Présentation
Une fois de plus, Simona Tavianello se trouve au mauvais endroit et au
mauvais moment, avec la mauvaise réaction aux yeux de sa hiérarchie : du
coup, elle claque la porte et prend des vacances à Paris. Alors qu’elle mange
un couscous tranquillement dans un restaurant du Marais avec son mari, un
client va se voir servir une main coupée. Dès lors, tout part en vrille…
Mon avis
J’avais lu Saturne, qui
introduisait Simona Tavianello, après avoir entendu Serge Quadruppani en parler
à Toulouse en 2012. Cela faisait des années que je n’avais pas lu cet auteur et
j’avais été séduite sans plus. Je suis directement passée à ce troisième
volume, Madame Courage, et cette
fois, j’ai été franchement emballée. Alors bien sûr, il faut s’accrocher :
l’auteur déploie en virtuose une intrigue assez complexe, introduisant
plusieurs personnages, avec des scènes qui se déroulent à plusieurs moments et
même dans plusieurs pays. Il est question d’une Italie toujours et encore
gangrenée par la mafia et la corruption, de la Tunisie post-printemps arabe, de
la collusion plus ou moins avouable entre des intérêts d’état et d’intérêts
financiers . Bref, le grand dénominateur commun de tout cela, c’est le système
capitaliste gangréné par nature, qui broie au passage les hommes et les femmes.

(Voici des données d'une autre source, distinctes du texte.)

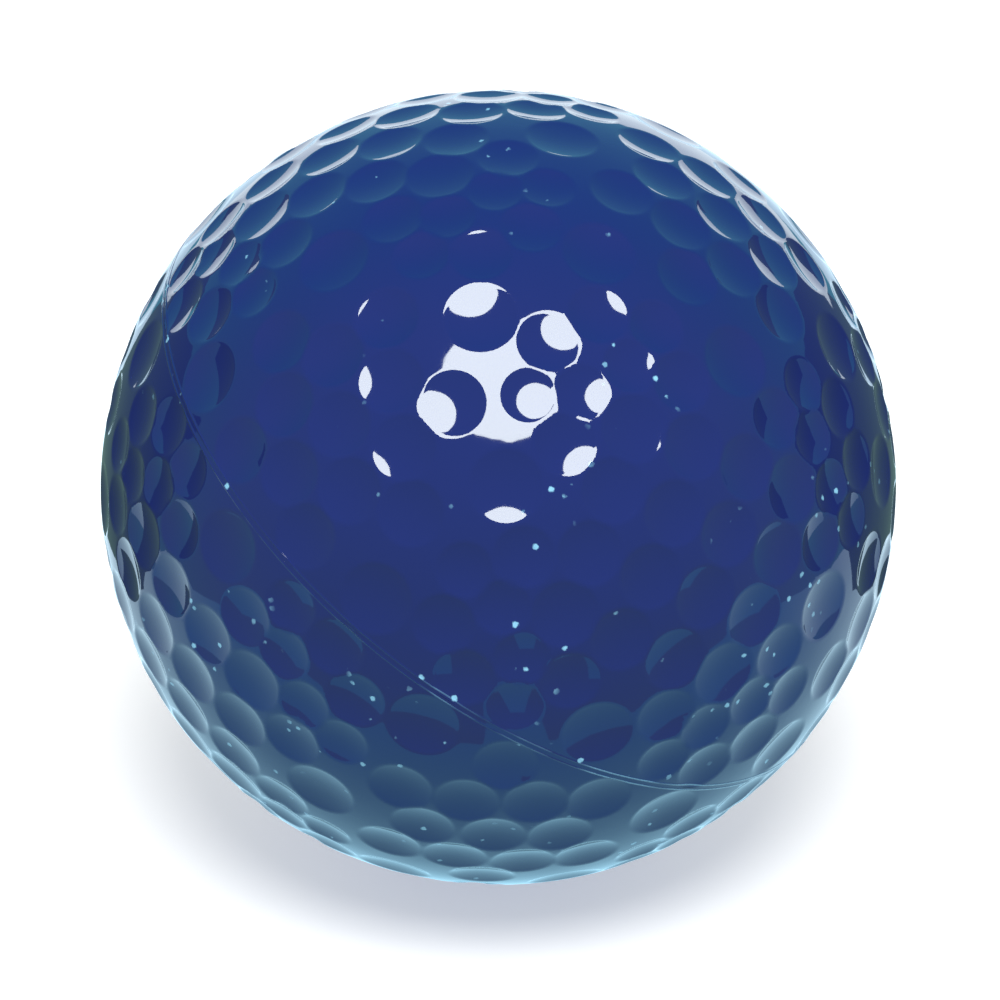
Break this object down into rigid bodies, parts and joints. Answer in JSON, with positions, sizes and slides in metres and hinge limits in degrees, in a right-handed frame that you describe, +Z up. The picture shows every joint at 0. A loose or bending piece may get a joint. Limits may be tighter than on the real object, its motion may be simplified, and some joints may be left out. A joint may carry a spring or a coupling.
{
  "type": "golf ball",
  "caption": "Golf ball with a dimpled two-part cover moulded over a solid rubber core, with a fine parting line round it.",
  "frame": {"origin": "centre of the ball", "axes": "+Z up as the ball lies on level ground, +X to the right and +Y away as seen from the front. The mould axis, square to the parting line, leans 34.3 degrees from +Z towards a heading 8.7 degrees from +X on the -Y side."},
  "size_m": [0.0426, 0.0426, 0.0426],
  "materials": {
    "cover": "dark navy blue ionomer under a clear gloss lacquer",
    "core": "moulded polybutadiene rubber, matt"
  },
  "bodies": {
    "root": {"core": "core", "cover_upper_half": "cover", "cover_lower_half": "cover"}
  },
  "joints": []
}
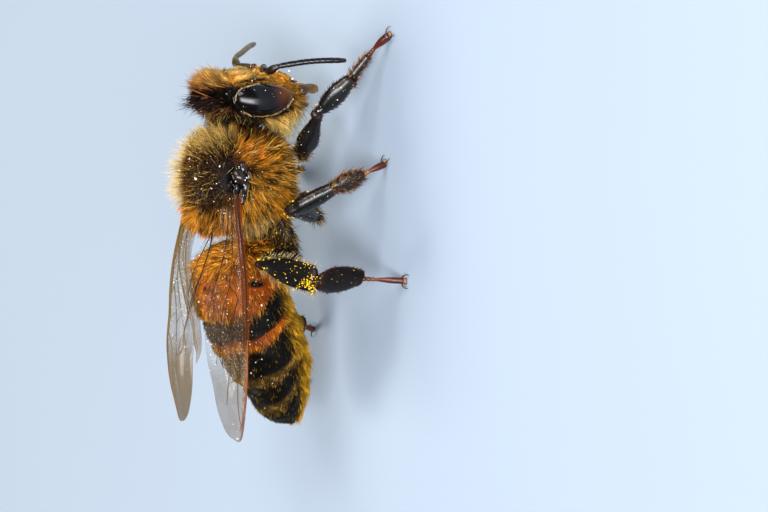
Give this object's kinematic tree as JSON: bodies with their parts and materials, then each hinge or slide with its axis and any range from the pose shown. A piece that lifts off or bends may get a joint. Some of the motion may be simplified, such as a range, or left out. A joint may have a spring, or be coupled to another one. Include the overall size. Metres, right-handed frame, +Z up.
{
  "type": "honey bee",
  "caption": "Worker honey bee with folded wings, standing on its feet with its head and feelers raised, as a still life-size model.",
  "frame": {"origin": "middle of the footprint, on the floor that the feet stand on", "axes": "+X the way the bee faces, +Y its left, +Z up"},
  "size_m": [0.0146, 0.01, 0.0066],
  "materials": {
    "head_coat": "short golden-brown hair over a black shell",
    "thorax_coat": "dense golden-brown hair over a black shell",
    "eye": "glossy black with fine facets",
    "shell": "glossy black shell",
    "mouthparts": "reddish-brown shell",
    "abdomen_amber": "amber shell under short golden hair",
    "abdomen_banded": "black and amber bands with short pale hair",
    "wing_membrane": "clear amber-tinted membrane with dark veins",
    "feeler": "satin black",
    "foot": "reddish-brown shell with fine hair",
    "leg_shell": "glossy black shell with hair fringes"
  },
  "bodies": {
    "root": {"thorax": "thorax_coat", "head": "head_coat", "neck": "head_coat", "petiole": "shell", "proboscis": "mouthparts", "abdomen_1": "abdomen_amber", "abdomen_2": "abdomen_amber", "abdomen_3": "abdomen_banded", "abdomen_4": "abdomen_banded", "abdomen_5": "abdomen_banded", "abdomen_6": "abdomen_banded", "eye_left": "eye", "tegula_left": "shell", "mandible_left": "mouthparts", "forewing_left": "wing_membrane", "hindwing_left": "wing_membrane", "antenna_left_scape": "feeler", "antenna_left_flagellum": "feeler", "eye_right": "eye", "tegula_right": "shell", "mandible_right": "mouthparts", "forewing_right": "wing_membrane", "hindwing_right": "wing_membrane", "antenna_right_scape": "feeler", "antenna_right_flagellum": "feeler", "fore_right_coxa": "leg_shell", "fore_right_femur": "leg_shell", "fore_right_tibia": "leg_shell", "fore_right_basitarsus": "foot", "fore_right_tarsus": "foot", "fore_left_coxa": "leg_shell", "fore_left_femur": "leg_shell", "fore_left_tibia": "leg_shell", "fore_left_basitarsus": "foot", "fore_left_tarsus": "foot", "mid_right_coxa": "leg_shell", "mid_right_femur": "leg_shell", "mid_right_tibia": "leg_shell", "mid_right_basitarsus": "foot", "mid_right_tarsus": "foot", "mid_left_coxa": "leg_shell", "mid_left_femur": "leg_shell", "mid_left_tibia": "leg_shell", "mid_left_basitarsus": "foot", "mid_left_tarsus": "foot", "hind_right_coxa": "leg_shell", "hind_right_femur": "leg_shell", "hind_right_tibia": "leg_shell", "hind_right_basitarsus": "foot", "hind_right_tarsus": "foot", "hind_left_coxa": "leg_shell", "hind_left_femur": "leg_shell", "hind_left_tibia": "leg_shell", "hind_left_basitarsus": "foot", "hind_left_tarsus": "foot"}
  },
  "joints": []
}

Dit comme ça, je mesure bien ce que ça a de pesant, de possiblement didactique
et pénible. Mais il n’en est rien.
D’abord parce que Serge Quadruppani n’égare jamais la littérature de
genre (le roman noir) dans les méandres du roman à thèse : il se
positionne mais il ne donne pas de leçon, il montre, il démonte, il dévoile.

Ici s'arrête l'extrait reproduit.